| What the task asks |
Can you quote the records below in full, word for word?

Entries with model source code:
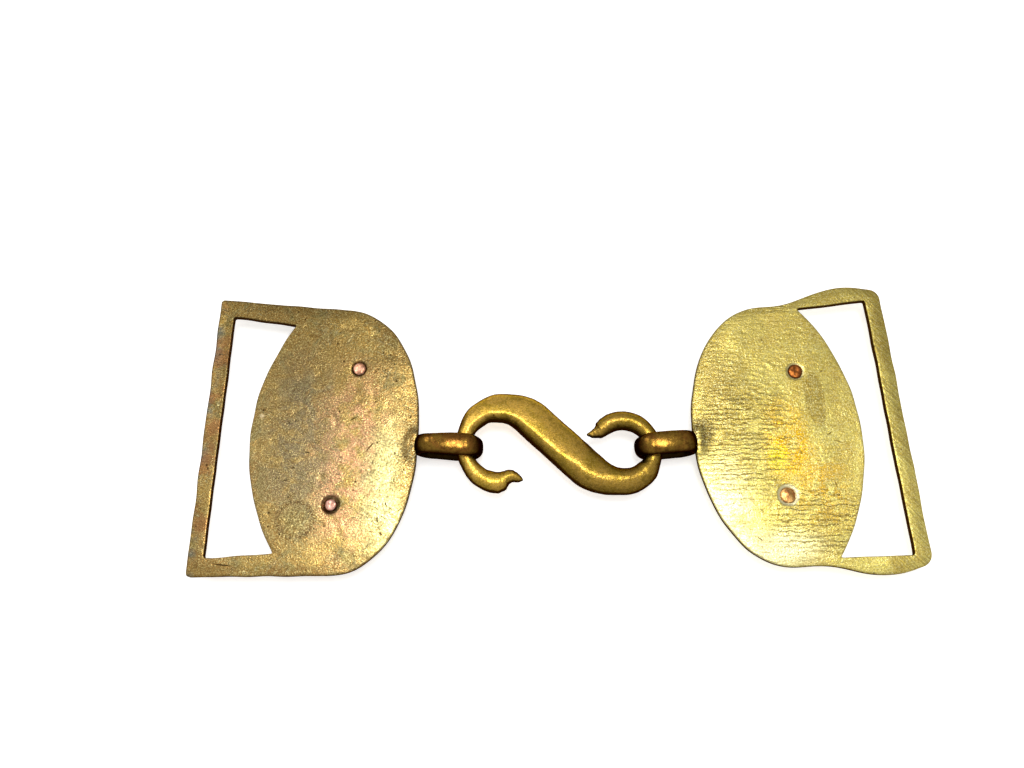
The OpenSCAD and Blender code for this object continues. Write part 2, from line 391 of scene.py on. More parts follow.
def edge_profile(radius):
    """(inset, height) pairs up a wall with eased edges, from the bottom face to the top face."""
    turns = np.linspace(0, math.pi / 2, 5)
    top = PLATE_THICK / 2
    low = [(radius * (1 - math.sin(t)), -top + radius * (1 - math.cos(t))) for t in turns]
    high = [(radius * (1 - math.cos(t)), top - radius * (1 - math.sin(t))) for t in turns]
    return low + high


def sink_profile(hole_r, sink_r, depth):
    """(inset, height) pairs up a rivet hole with a sunk, slightly dished mouth."""
    top, wide = PLATE_THICK / 2, sink_r - hole_r
    return [(0, -top), (0, top - depth), (0.5 * wide, top - 0.85 * depth), (0.86 * wide, top - 0.35 * depth),
            (wide, top - 0.08), (wide + 0.1, top)]


def plate_mesh(outlines, profiles, grid_top, grid_bottom, top_of, bottom_of):
    """Points and faces of a plate: a wall round each outline, and two faces with heights of their own."""
    verts, faces, rims = [], [], {"low": [], "high": []}
    total = 0
    for points, profile in zip(outlines, profiles):
        push = inward(points)
        levels = [np.column_stack([points + push * inset, np.full(len(points), height)])
                  for inset, height in profile]
        count = len(points)
        verts.append(np.vstack(levels))
        for j in range(len(levels) - 1):
            a, b = total + j * count, total + (j + 1) * count
            faces += [(a + k, a + (k + 1) % count, b + (k + 1) % count, b + k) for k in range(count)]
        rims["low"].append((levels[0], total))
        rims["high"].append((levels[-1], total + (len(levels) - 1) * count))
        total += count * len(levels)
    for key, grid in (("low", grid_bottom), ("high", grid_top)):
        rings = [ring[:, :2] for ring, _ in rims[key]]
        index = np.concatenate([start + np.arange(len(ring)) for ring, start in rims[key]]
                               + [total + np.arange(len(grid))])
        height = PLATE_THICK / 2 * (1 if key == "high" else -1)
        verts.append(np.column_stack([grid, np.full(len(grid), height)]))
        faces += index[filled(rings, grid)].tolist()
        total += len(grid)
    verts = np.vstack(verts)
    share = (verts[:, 2] / PLATE_THICK + 0.5).clip(0, 1)
    verts[:, 2] += top_of(verts[:, :2]) * share + bottom_of(verts[:, :2]) * (1 - share)
    return verts, faces


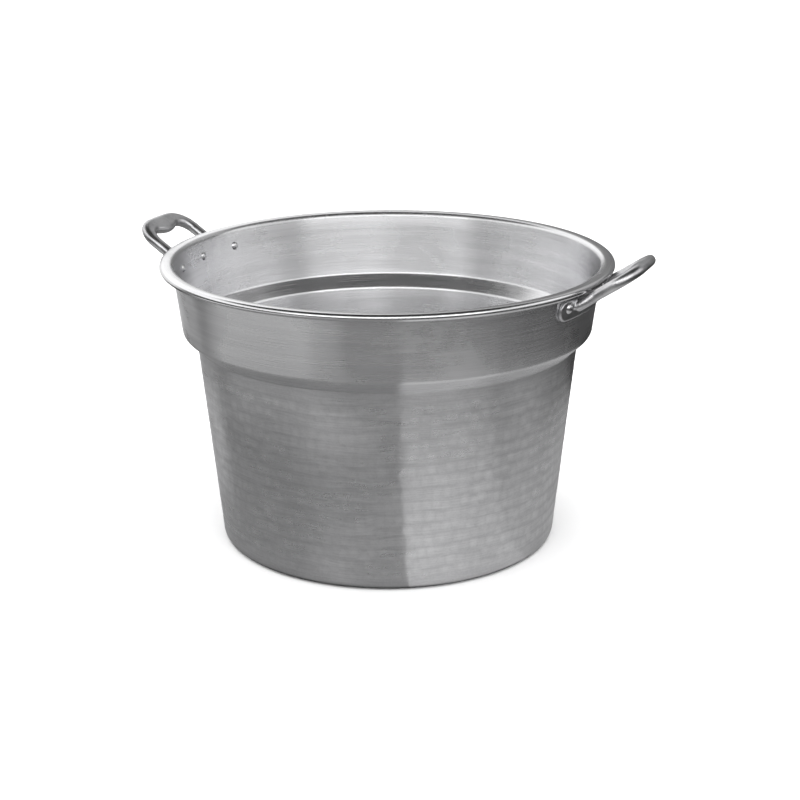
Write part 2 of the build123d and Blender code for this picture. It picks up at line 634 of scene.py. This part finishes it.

| The output |
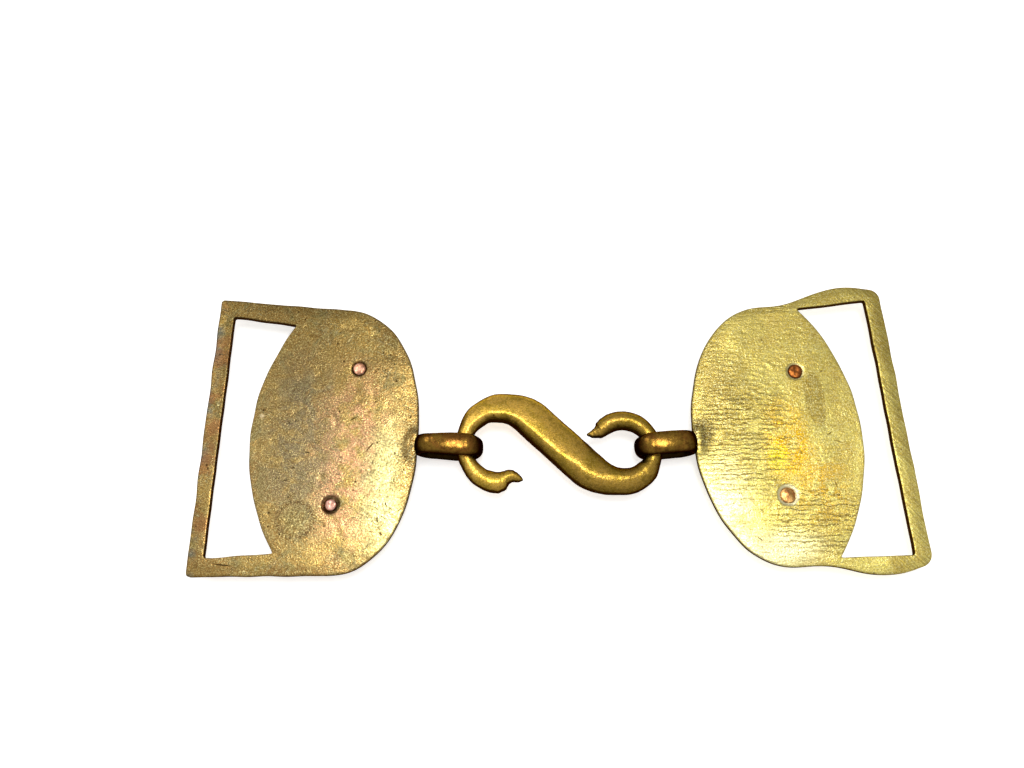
The OpenSCAD and Blender code for this object continues. Write part 2, from line 391 of scene.py on. More parts follow.
def edge_profile(radius):
    """(inset, height) pairs up a wall with eased edges, from the bottom face to the top face."""
    turns = np.linspace(0, math.pi / 2, 5)
    top = PLATE_THICK / 2
    low = [(radius * (1 - math.sin(t)), -top + radius * (1 - math.cos(t))) for t in turns]
    high = [(radius * (1 - math.cos(t)), top - radius * (1 - math.sin(t))) for t in turns]
    return low + high


def sink_profile(hole_r, sink_r, depth):
    """(inset, height) pairs up a rivet hole with a sunk, slightly dished mouth."""
    top, wide = PLATE_THICK / 2, sink_r - hole_r
    return [(0, -top), (0, top - depth), (0.5 * wide, top - 0.85 * depth), (0.86 * wide, top - 0.35 * depth),
            (wide, top - 0.08), (wide + 0.1, top)]


def plate_mesh(outlines, profiles, grid_top, grid_bottom, top_of, bottom_of):
    """Points and faces of a plate: a wall round each outline, and two faces with heights of their own."""
    verts, faces, rims = [], [], {"low": [], "high": []}
    total = 0
    for points, profile in zip(outlines, profiles):
        push = inward(points)
        levels = [np.column_stack([points + push * inset, np.full(len(points), height)])
                  for inset, height in profile]
        count = len(points)
        verts.append(np.vstack(levels))
        for j in range(len(levels) - 1):
            a, b = total + j * count, total + (j + 1) * count
            faces += [(a + k, a + (k + 1) % count, b + (k + 1) % count, b + k) for k in range(count)]
        rims["low"].append((levels[0], total))
        rims["high"].append((levels[-1], total + (len(levels) - 1) * count))
        total += count * len(levels)
    for key, grid in (("low", grid_bottom), ("high", grid_top)):
        rings = [ring[:, :2] for ring, _ in rims[key]]
        index = np.concatenate([start + np.arange(len(ring)) for ring, start in rims[key]]
                               + [total + np.arange(len(grid))])
        height = PLATE_THICK / 2 * (1 if key == "high" else -1)
        verts.append(np.column_stack([grid, np.full(len(grid), height)]))
        faces += index[filled(rings, grid)].tolist()
        total += len(grid)
    verts = np.vstack(verts)
    share = (verts[:, 2] / PLATE_THICK + 0.5).clip(0, 1)
    verts[:, 2] += top_of(verts[:, :2]) * share + bottom_of(verts[:, :2]) * (1 - share)
    return verts, faces


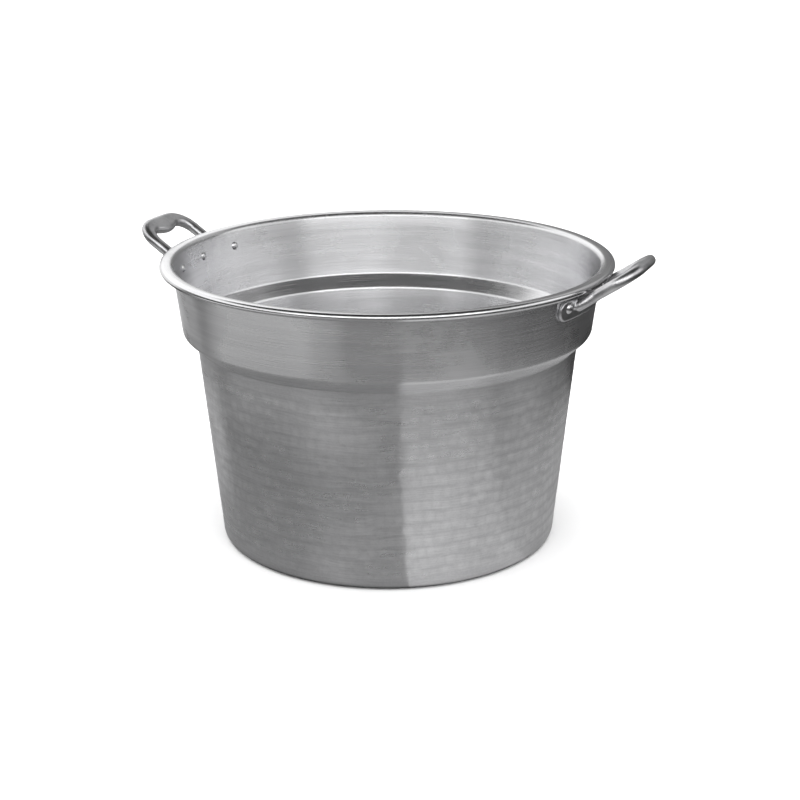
Write part 2 of the build123d and Blender code for this picture. It picks up at line 634 of scene.py. This part finishes it.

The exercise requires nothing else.